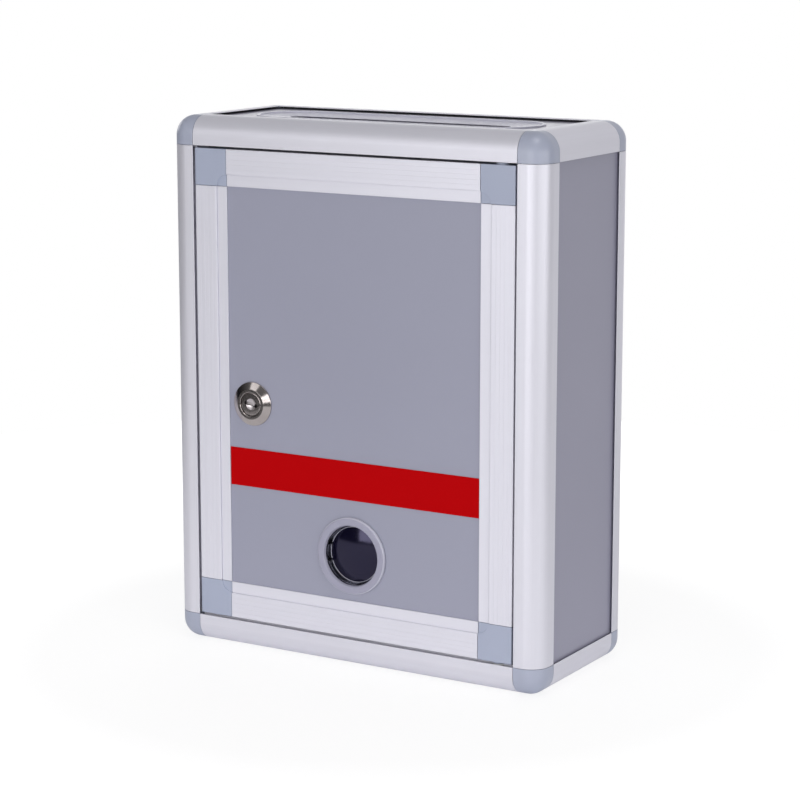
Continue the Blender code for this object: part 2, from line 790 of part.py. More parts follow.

* * *

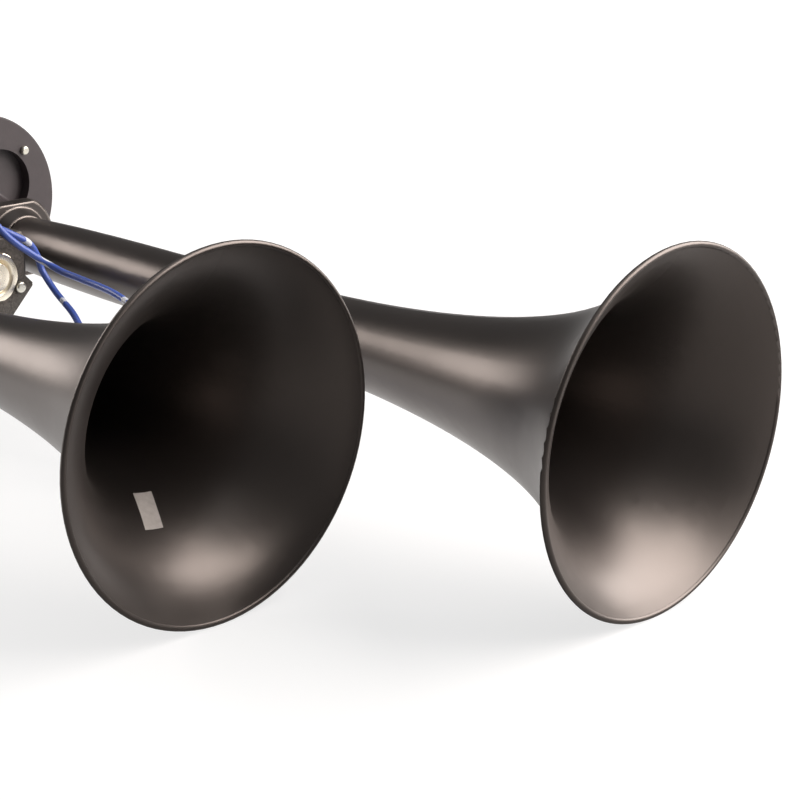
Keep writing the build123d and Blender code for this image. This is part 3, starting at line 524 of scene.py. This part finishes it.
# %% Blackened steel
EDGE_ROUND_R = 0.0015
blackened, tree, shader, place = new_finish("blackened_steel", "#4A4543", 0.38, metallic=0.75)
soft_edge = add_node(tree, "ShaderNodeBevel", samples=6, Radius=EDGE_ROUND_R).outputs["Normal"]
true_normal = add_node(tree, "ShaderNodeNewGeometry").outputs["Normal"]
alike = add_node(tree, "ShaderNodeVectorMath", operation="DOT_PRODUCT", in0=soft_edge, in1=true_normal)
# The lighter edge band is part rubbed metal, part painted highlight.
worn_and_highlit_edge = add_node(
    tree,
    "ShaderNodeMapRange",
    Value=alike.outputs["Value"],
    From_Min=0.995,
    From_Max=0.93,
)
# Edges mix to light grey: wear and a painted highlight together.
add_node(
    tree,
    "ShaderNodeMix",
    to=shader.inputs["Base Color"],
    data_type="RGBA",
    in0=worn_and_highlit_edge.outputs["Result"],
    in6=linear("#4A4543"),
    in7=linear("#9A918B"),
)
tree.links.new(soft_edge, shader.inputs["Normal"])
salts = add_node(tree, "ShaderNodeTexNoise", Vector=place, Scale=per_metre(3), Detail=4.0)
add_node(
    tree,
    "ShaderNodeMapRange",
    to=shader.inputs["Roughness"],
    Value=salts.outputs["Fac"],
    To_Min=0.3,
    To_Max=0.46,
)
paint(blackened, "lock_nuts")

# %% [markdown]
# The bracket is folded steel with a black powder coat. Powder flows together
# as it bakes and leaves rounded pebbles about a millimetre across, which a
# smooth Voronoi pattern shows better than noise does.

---

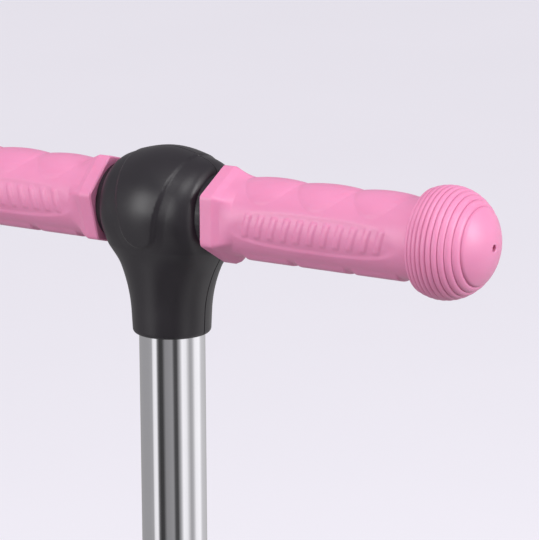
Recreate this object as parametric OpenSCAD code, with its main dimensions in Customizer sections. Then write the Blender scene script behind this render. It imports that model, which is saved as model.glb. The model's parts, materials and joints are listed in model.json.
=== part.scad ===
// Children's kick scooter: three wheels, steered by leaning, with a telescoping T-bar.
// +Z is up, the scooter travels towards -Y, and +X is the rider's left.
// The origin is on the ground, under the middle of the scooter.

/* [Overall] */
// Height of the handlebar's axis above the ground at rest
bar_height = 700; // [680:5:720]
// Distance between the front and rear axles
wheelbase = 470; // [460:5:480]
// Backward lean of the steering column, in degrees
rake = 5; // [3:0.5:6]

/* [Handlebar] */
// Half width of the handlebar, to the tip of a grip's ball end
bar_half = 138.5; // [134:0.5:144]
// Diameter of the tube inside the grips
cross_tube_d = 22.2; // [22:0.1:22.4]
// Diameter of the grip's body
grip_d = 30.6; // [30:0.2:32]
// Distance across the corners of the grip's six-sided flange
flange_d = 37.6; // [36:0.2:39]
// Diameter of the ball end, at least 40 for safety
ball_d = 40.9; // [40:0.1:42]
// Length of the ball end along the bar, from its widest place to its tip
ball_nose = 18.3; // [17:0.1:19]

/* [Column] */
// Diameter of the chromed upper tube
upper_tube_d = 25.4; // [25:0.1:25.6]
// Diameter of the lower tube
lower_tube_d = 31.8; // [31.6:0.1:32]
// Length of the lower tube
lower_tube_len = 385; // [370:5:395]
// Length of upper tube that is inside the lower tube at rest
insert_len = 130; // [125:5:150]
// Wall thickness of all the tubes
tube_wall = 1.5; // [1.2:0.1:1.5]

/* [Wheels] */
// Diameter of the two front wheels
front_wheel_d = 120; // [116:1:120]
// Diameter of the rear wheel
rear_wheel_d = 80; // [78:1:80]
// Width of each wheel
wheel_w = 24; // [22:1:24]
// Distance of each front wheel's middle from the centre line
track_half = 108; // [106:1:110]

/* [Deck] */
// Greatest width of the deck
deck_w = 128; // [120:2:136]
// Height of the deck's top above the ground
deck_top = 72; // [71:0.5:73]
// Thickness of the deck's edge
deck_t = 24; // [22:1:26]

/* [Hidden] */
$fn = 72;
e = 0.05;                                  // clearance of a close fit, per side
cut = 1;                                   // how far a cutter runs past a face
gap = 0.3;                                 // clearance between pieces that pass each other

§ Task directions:
Copy the records above exactly, beginning at the line that contains "Recreate this object" and stopping after the line that contains "ball_nose = 18.3; // [17:0.1:19]".

§ Output below:
Recreate this object as parametric OpenSCAD code, with its main dimensions in Customizer sections. Then write the Blender scene script behind this render. It imports that model, which is saved as model.glb. The model's parts, materials and joints are listed in model.json.
=== part.scad ===
// Children's kick scooter: three wheels, steered by leaning, with a telescoping T-bar.
// +Z is up, the scooter travels towards -Y, and +X is the rider's left.
// The origin is on the ground, under the middle of the scooter.

/* [Overall] */
// Height of the handlebar's axis above the ground at rest
bar_height = 700; // [680:5:720]
// Distance between the front and rear axles
wheelbase = 470; // [460:5:480]
// Backward lean of the steering column, in degrees
rake = 5; // [3:0.5:6]

/* [Handlebar] */
// Half width of the handlebar, to the tip of a grip's ball end
bar_half = 138.5; // [134:0.5:144]
// Diameter of the tube inside the grips
cross_tube_d = 22.2; // [22:0.1:22.4]
// Diameter of the grip's body
grip_d = 30.6; // [30:0.2:32]
// Distance across the corners of the grip's six-sided flange
flange_d = 37.6; // [36:0.2:39]
// Diameter of the ball end, at least 40 for safety
ball_d = 40.9; // [40:0.1:42]
// Length of the ball end along the bar, from its widest place to its tip
ball_nose = 18.3; // [17:0.1:19]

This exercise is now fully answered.